**WHAT THE TASK ASKS**: Each line from the beginning of the data below through the line containing "return bracket - rotor_bar(MOTOR_BACK, MOTOR_BACK" should be repeated exactly, please.

**DATA LINES**:
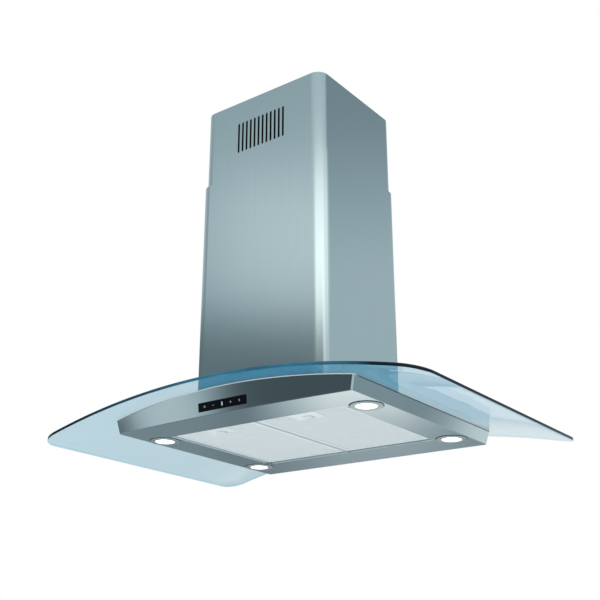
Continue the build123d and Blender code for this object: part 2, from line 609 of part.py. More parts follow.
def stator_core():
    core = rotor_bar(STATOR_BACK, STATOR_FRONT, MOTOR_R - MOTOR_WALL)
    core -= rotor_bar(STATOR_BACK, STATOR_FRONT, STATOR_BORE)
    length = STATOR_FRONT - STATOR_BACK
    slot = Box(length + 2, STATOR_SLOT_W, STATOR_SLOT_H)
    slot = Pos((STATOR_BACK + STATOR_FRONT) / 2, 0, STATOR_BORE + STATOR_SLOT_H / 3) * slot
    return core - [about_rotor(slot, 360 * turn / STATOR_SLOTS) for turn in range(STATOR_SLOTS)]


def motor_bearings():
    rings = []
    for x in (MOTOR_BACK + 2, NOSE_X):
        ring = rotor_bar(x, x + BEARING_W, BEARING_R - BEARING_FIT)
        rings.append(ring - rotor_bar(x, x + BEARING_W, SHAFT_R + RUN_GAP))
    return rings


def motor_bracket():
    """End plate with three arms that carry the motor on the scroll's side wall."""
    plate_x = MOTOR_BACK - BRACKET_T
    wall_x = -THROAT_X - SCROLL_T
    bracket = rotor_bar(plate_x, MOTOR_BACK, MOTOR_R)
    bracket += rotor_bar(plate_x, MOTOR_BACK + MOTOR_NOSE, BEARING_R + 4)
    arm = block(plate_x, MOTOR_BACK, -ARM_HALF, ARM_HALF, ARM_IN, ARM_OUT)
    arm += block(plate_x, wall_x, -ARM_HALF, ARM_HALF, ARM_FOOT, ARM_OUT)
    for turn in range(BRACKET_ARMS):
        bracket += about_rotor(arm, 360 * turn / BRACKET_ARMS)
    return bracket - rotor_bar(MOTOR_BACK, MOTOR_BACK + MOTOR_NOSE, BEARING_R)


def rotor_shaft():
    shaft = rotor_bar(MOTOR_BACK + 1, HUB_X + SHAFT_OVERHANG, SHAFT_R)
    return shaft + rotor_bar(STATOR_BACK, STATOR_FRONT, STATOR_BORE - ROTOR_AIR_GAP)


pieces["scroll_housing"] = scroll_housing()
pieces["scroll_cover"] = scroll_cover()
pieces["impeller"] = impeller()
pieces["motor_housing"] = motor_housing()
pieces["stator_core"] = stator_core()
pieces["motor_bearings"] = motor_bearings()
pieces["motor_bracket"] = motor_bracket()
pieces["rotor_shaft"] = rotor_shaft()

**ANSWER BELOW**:
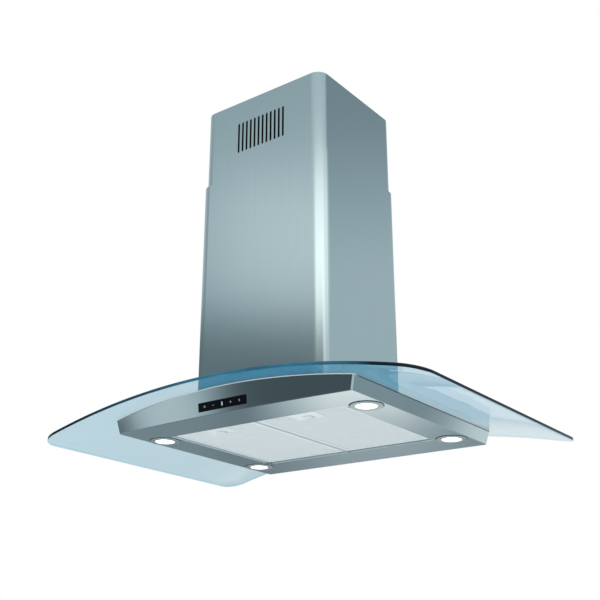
Continue the build123d and Blender code for this object: part 2, from line 609 of part.py. More parts follow.
def stator_core():
    core = rotor_bar(STATOR_BACK, STATOR_FRONT, MOTOR_R - MOTOR_WALL)
    core -= rotor_bar(STATOR_BACK, STATOR_FRONT, STATOR_BORE)
    length = STATOR_FRONT - STATOR_BACK
    slot = Box(length + 2, STATOR_SLOT_W, STATOR_SLOT_H)
    slot = Pos((STATOR_BACK + STATOR_FRONT) / 2, 0, STATOR_BORE + STATOR_SLOT_H / 3) * slot
    return core - [about_rotor(slot, 360 * turn / STATOR_SLOTS) for turn in range(STATOR_SLOTS)]


def motor_bearings():
    rings = []
    for x in (MOTOR_BACK + 2, NOSE_X):
        ring = rotor_bar(x, x + BEARING_W, BEARING_R - BEARING_FIT)
        rings.append(ring - rotor_bar(x, x + BEARING_W, SHAFT_R + RUN_GAP))
    return rings


def motor_bracket():
    """End plate with three arms that carry the motor on the scroll's side wall."""
    plate_x = MOTOR_BACK - BRACKET_T
    wall_x = -THROAT_X - SCROLL_T
    bracket = rotor_bar(plate_x, MOTOR_BACK, MOTOR_R)
    bracket += rotor_bar(plate_x, MOTOR_BACK + MOTOR_NOSE, BEARING_R + 4)
    arm = block(plate_x, MOTOR_BACK, -ARM_HALF, ARM_HALF, ARM_IN, ARM_OUT)
    arm += block(plate_x, wall_x, -ARM_HALF, ARM_HALF, ARM_FOOT, ARM_OUT)
    for turn in range(BRACKET_ARMS):
        bracket += about_rotor(arm, 360 * turn / BRACKET_ARMS)
    return bracket - rotor_bar(MOTOR_BACK, MOTOR_BACK + MOTOR_NOSE, BEARING_R)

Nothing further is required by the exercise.